Arts & International Affairs: Volume 2, Number 2 | Page 57
Dorothy Miell:
I think people are motivated to express themselves in those sorts of conditions.
But how do we know why they do it? I’d argue it’s about communication. As
a social psychologist, I think the motivator is, I have to communicate this thing.
I maybe don’t know who I’m communicating it with yet, but this thing that is inside
me, I have to get out and share. You don’t necessarily have a specific individual
audience in mind at the time, but it’s important that you’re trying to get the
emotion or idea out to enable it to be shared.
Voice and Dialogues
J. P. Singh:
So, let’s turn it the other way around and get to the notion of voice, which is
about the artist voicing a particular condition. When that happens, is then
the artist listening back to the society in which she or he is producing?
Dorothy Miell:
I think even if you’re sitting creating something completely on your own,
you are kind of in dialogue with the canon, or the community. As Mikhail
Bakhtin proposed, the artist thinks about what has been done before and
reflects on, or reacts, to that and so is in some sense in dialogue with that
broader community.
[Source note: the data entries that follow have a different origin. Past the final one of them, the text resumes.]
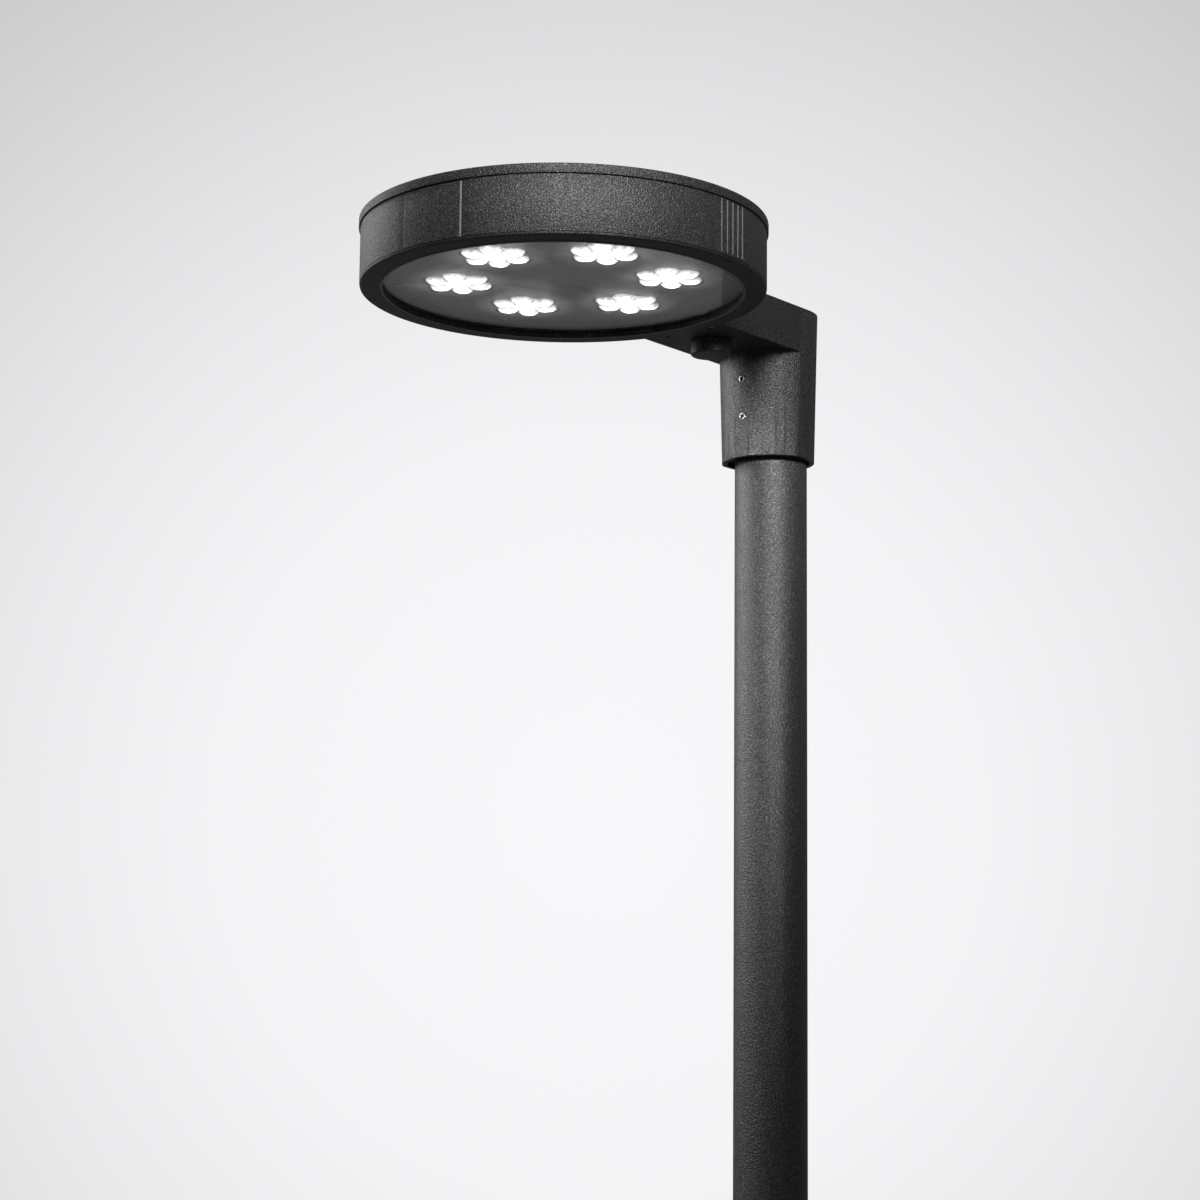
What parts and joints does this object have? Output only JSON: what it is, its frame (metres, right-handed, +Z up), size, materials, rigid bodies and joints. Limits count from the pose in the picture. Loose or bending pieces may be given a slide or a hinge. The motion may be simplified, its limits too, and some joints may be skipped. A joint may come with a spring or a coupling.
{
  "type": "street lamp post",
  "caption": "Post-top street lamp: a flat round LED head with clear glass on an L-shaped bracket clamped over a plain round post with a base plate and service door.",
  "frame": {"origin": "centre of the base plate underside, on the post axis, at ground level", "axes": "+Z up along the post; the head reaches out to -Y; +X is across the arm; the service door faces -Y"},
  "size_m": [0.3931, 0.7026, 3.5794],
  "materials": {
    "post_paint": "fine-textured anthracite powder coat",
    "casting_paint": "cast aluminium under fine-textured anthracite powder coat",
    "frame_paint": "smooth near-black coat on cast aluminium",
    "zinc_steel": "zinc-plated",
    "stainless": "bright stainless",
    "earth_brass": "plain brass",
    "black_rubber": "matt rubber",
    "cable_jacket": "rubber cable jacket",
    "wire_insulation": "coloured wire insulation",
    "dark_plastic": "moulded black plastic",
    "cap_plastic": "moulded anthracite plastic",
    "box_plastic": "moulded grey plastic",
    "lid_plastic": "light grey plastic",
    "terminal_plastic": "moulded off-white plastic",
    "surge_plastic": "moulded dark grey plastic",
    "driver_case": "white plastic case",
    "fuse_ceramic": "glazed ceramic",
    "spreader_aluminium": "milled aluminium",
    "reflector_grey": "satin grey sheet",
    "board_white": "white solder mask",
    "led_phosphor": "LED packages, lit cool white",
    "lens_acrylic": "clear moulded acrylic lit from behind",
    "clear_glass": "clear toughened glass"
  },
  "bodies": {
    "post": {"base_plate": "post_paint", "post_tube": "post_paint", "door_bridges": "zinc_steel", "mounting_rail": "zinc_steel", "rail_studs": "zinc_steel", "earth_stud": "earth_brass", "fuse_box": "box_plastic", "fuse_base": "lid_plastic", "fuse_box_lid": "lid_plastic", "box_glands": "dark_plastic", "riser_cable": "cable_jacket", "riser_socket": "dark_plastic"},
    "head": {"bracket": "casting_paint", "grub_screws": "stainless", "bracket_bolts": "stainless", "lead_plug": "dark_plastic", "luminaire_lead": "cable_jacket", "lead_grommet": "black_rubber", "sensor_socket": "dark_plastic", "housing_body": "casting_paint", "top_cover": "casting_paint", "top_cover_gasket": "black_rubber", "top_cover_screws": "stainless", "heat_spreader": "spreader_aluminium", "led_boards": "board_white", "led_chips": "led_phosphor", "lens_clusters": "lens_acrylic", "reflector_plate": "reflector_grey", "reflector_screws": "zinc_steel", "led_driver": "driver_case", "driver_screws": "zinc_steel", "surge_protector": "surge_plastic", "terminal_block": "terminal_plastic", "head_wiring": "wire_insulation", "frame_gasket": "black_rubber", "hinge_pins": "zinc_steel", "latch_springs": "zinc_steel"},
    "door": {"door_panel": "post_paint", "door_gasket": "black_rubber"},
    "upper_bolt": {"door_bolt_upper": "stainless"},
    "lower_bolt": {"door_bolt_lower": "stainless"},
    "carrier": {"fuse_carrier": "dark_plastic", "fuse_cartridge": "fuse_ceramic"},
    "glazing": {"glass_frame": "frame_paint", "glass_disc": "clear_glass", "glass_seal": "black_rubber", "glass_clips": "zinc_steel"},
    "release_panel": {"latch_panel": "casting_paint"},
    "knob": {"socket_cap": "cap_plastic", "socket_cap_seal": "black_rubber"}
  },
  "joints": [
    {"name": "head_swivel", "type": "hinge", "parent": "post", "child": "head", "pos_m": [0, 0, 3.45], "axis": [0, 0, 1], "range_deg": [-180, 180]},
    {"name": "frame_open", "type": "hinge", "parent": "head", "child": "glazing", "pos_m": [0, -0.158, 3.5115], "axis": [1, 0, 0], "range_deg": [0, 85]},
    {"name": "panel_press", "type": "hinge", "parent": "head", "child": "release_panel", "pos_m": [0, -0.549, 3.513], "axis": [-1, 0, 0], "range_deg": [0, 4], "stiffness_Nm_per_rad": 2, "springref_deg": -2.86, "deforming": ["latch_springs"]},
    {"name": "knob_turn", "type": "hinge", "parent": "head", "child": "knob", "pos_m": [0, -0.11, 3.5], "axis": [0, 0, 1], "range_deg": [0, 60]},
    {"name": "door_pull", "type": "slide", "parent": "post", "child": "door", "axis": [0, -1, 0], "range_m": [0, 0.06]},
    {"name": "upper_bolt_turn", "type": "hinge", "parent": "door", "child": "upper_bolt", "pos_m": [0, -0.03, 0.784], "axis": [0, -1, 0], "continuous": true},
    {"name": "lower_bolt_turn", "type": "hinge", "parent": "door", "child": "lower_bolt", "pos_m": [0, -0.03, 0.516], "axis": [0, -1, 0], "continuous": true},
    {"name": "carrier_pull", "type": "slide", "parent": "post", "child": "carrier", "axis": [0, -1, 0], "range_m": [0, 0.012]}
  ]
}
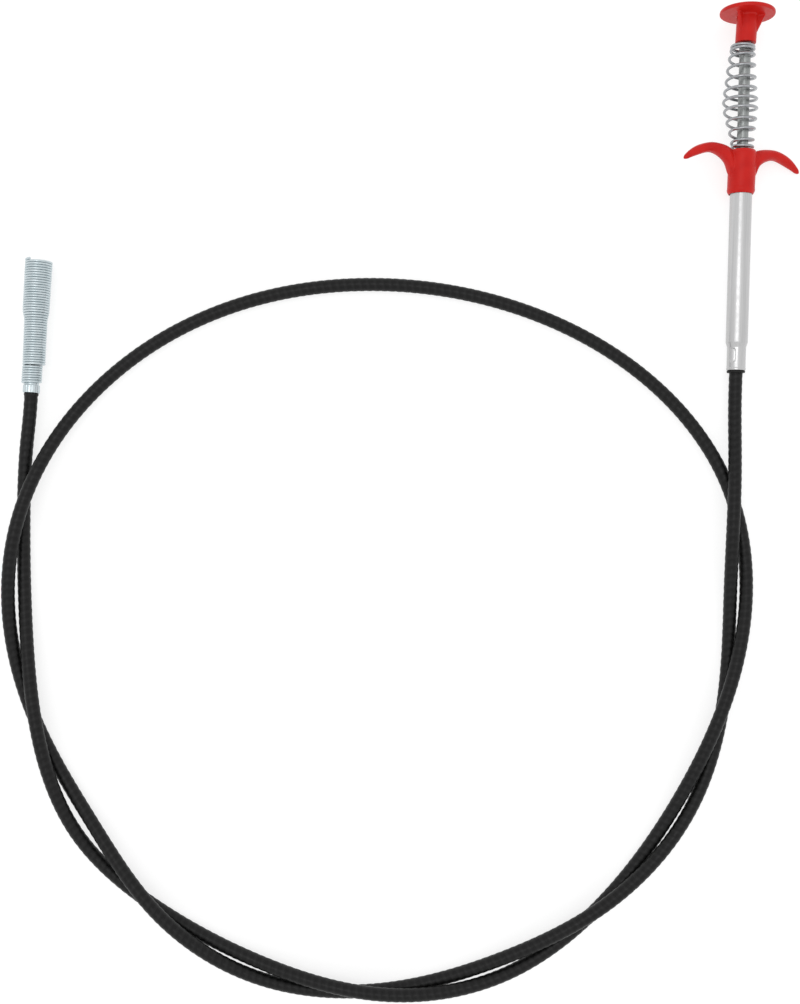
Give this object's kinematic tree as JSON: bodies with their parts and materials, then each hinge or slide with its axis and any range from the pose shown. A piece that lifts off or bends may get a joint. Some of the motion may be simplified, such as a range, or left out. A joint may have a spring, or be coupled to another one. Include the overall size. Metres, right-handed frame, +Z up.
{
  "type": "drain auger",
  "caption": "Hand-operated drain auger: thumb plunger with an exposed return spring, finger grip, long flexible hose in a twisted loop and a coil-spring head that hides sprung claws.",
  "frame": {"origin": "on the surface it lies on, under the middle of the handle (button, spring, grip and tube)", "axes": "+Y along the handle towards the thumb button, +Z up from the surface, +X to the right wing's side"},
  "size_m": [0.3652, 0.4512, 0.0248],
  "materials": {
    "red_plastic": "injection-moulded red plastic, half gloss",
    "steel": "bright drawn steel",
    "spring_steel": "drawn spring wire",
    "aluminium": "drawn satin tube",
    "zinc_plate": "bluish zinc plate",
    "black_sheath": "black ribbed sheath, half gloss",
    "black_plastic": "black moulded bush"
  },
  "bodies": {
    "barrel": {"finger_grip": "red_plastic", "handle_tube": "aluminium", "return_spring": "spring_steel", "cable_handle_end": "steel", "hose_bush": "black_plastic", "hose_ferrule": "steel", "liner_handle_end": "steel", "hose": "black_sheath", "liner_tip_end": "steel", "tip_ferrule": "zinc_plate", "claw_sleeve": "zinc_plate"},
    "plunger": {"thumb_button": "red_plastic", "plunger_rod": "steel", "cable_crimp": "steel"},
    "claw_carrier": {"cable_tip_end": "steel", "claw_hub": "steel"},
    "claw_a": {"claw_1": "spring_steel"},
    "claw_b": {"claw_2": "spring_steel"},
    "claw_c": {"claw_3": "spring_steel"},
    "claw_d": {"claw_4": "spring_steel"}
  },
  "joints": [
    {"name": "plunger_slide", "type": "slide", "parent": "barrel", "child": "plunger", "axis": [-0.0139, -0.9985, -0.0523], "range_m": [0, 0.025], "stiffness_N_per_m": 400, "springref_m": -0.0075, "deforming": ["return_spring", "cable_handle_end"]},
    {"name": "claw_slide", "type": "slide", "parent": "barrel", "child": "claw_carrier", "axis": [0.0593, 0.9982, 0], "range_m": [0, 0.025]},
    {"name": "claw_hinge_a", "type": "hinge", "parent": "claw_carrier", "child": "claw_a", "pos_m": [-0.32124, -0.05911, 0.00535], "axis": [-0.7059, 0.0419, -0.7071], "range_deg": [0, 17.6]},
    {"name": "claw_hinge_b", "type": "hinge", "parent": "claw_carrier", "child": "claw_b", "pos_m": [-0.32294, -0.05901, 0.00535], "axis": [-0.7059, 0.0419, 0.7071], "range_deg": [0, 17.6]},
    {"name": "claw_hinge_c", "type": "hinge", "parent": "claw_carrier", "child": "claw_c", "pos_m": [-0.32294, -0.05901, 0.00705], "axis": [0.7059, -0.0419, 0.7071], "range_deg": [0, 17.6]},
    {"name": "claw_hinge_d", "type": "hinge", "parent": "claw_carrier", "child": "claw_d", "pos_m": [-0.32124, -0.05911, 0.00705], "axis": [0.7059, -0.0419, -0.7071], "range_deg": [0, 17.6]}
  ],
  "couplings": [
    {"joint": "claw_slide", "follows": "plunger_slide", "ratio": 1},
    {"joint": "claw_hinge_a", "follows": "plunger_slide", "rad_per_m": 12.217},
    {"joint": "claw_hinge_b", "follows": "plunger_slide", "rad_per_m": 12.217},
    {"joint": "claw_hinge_c", "follows": "plunger_slide", "rad_per_m": 12.217},
    {"joint": "claw_hinge_d", "follows": "plunger_slide", "rad_per_m": 12.217}
  ]
}
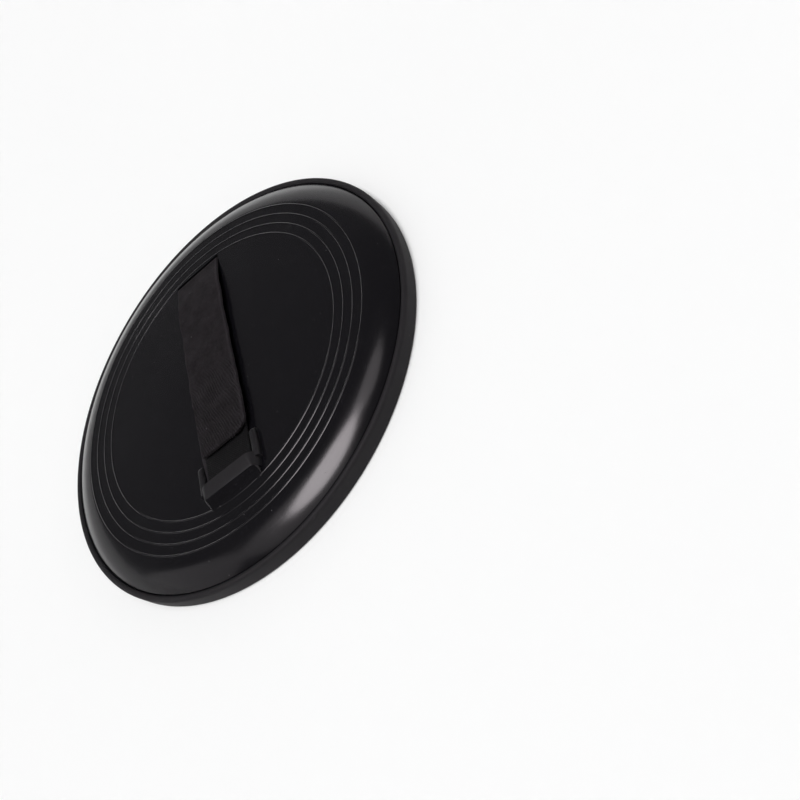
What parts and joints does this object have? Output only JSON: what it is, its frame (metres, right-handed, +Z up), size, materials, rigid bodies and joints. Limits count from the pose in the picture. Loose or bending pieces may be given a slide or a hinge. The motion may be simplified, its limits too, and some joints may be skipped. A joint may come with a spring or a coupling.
{
  "type": "hook and loop catch paddle",
  "caption": "Round hand paddle for a toss and catch game: a shallow black plastic dish lined with green and pink loop fabric, with a hook and loop hand strap across its ringed back.",
  "frame": {"origin": "On the floor under the middle of the disc, which lies face down on its rim.", "axes": "+Z up out of the back of the paddle; the straps run along Y, with the slot at +Y and the hooded mouth at -Y; X runs across the straps."},
  "size_m": [0.19, 0.19, 0.0163],
  "materials": {
    "shell": "glossy black moulded plastic with a soft sheen",
    "loop_tape": "black napped loop tape",
    "hook_tape": "black woven hook tape",
    "green_loop_fabric": "bright green brushed loop fabric",
    "pink_loop_fabric": "bright pink brushed loop fabric"
  },
  "bodies": {
    "root": {"paddle_shell": "shell", "loop_strap": "loop_tape", "hook_strap": "hook_tape", "green_loop_pad": "green_loop_fabric", "pink_loop_pad": "pink_loop_fabric"}
  },
  "joints": []
}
I don’t think artistic works are made in hermetically
sealed units away from communities.
J. P. Singh:
This may be too simplistic: Shostakovich says I’ve got to represent this communist
moment so I’m going to have this very military-like rhythm. But concurrently,
he also composed in a language that his friends understood as deeply
subversive. He wrote in a very personal manner that did not prevent his
symphonies from catering simultaneously to Stalinism.
Dorothy Miell:
Yes, you’ve got multi-layered communication.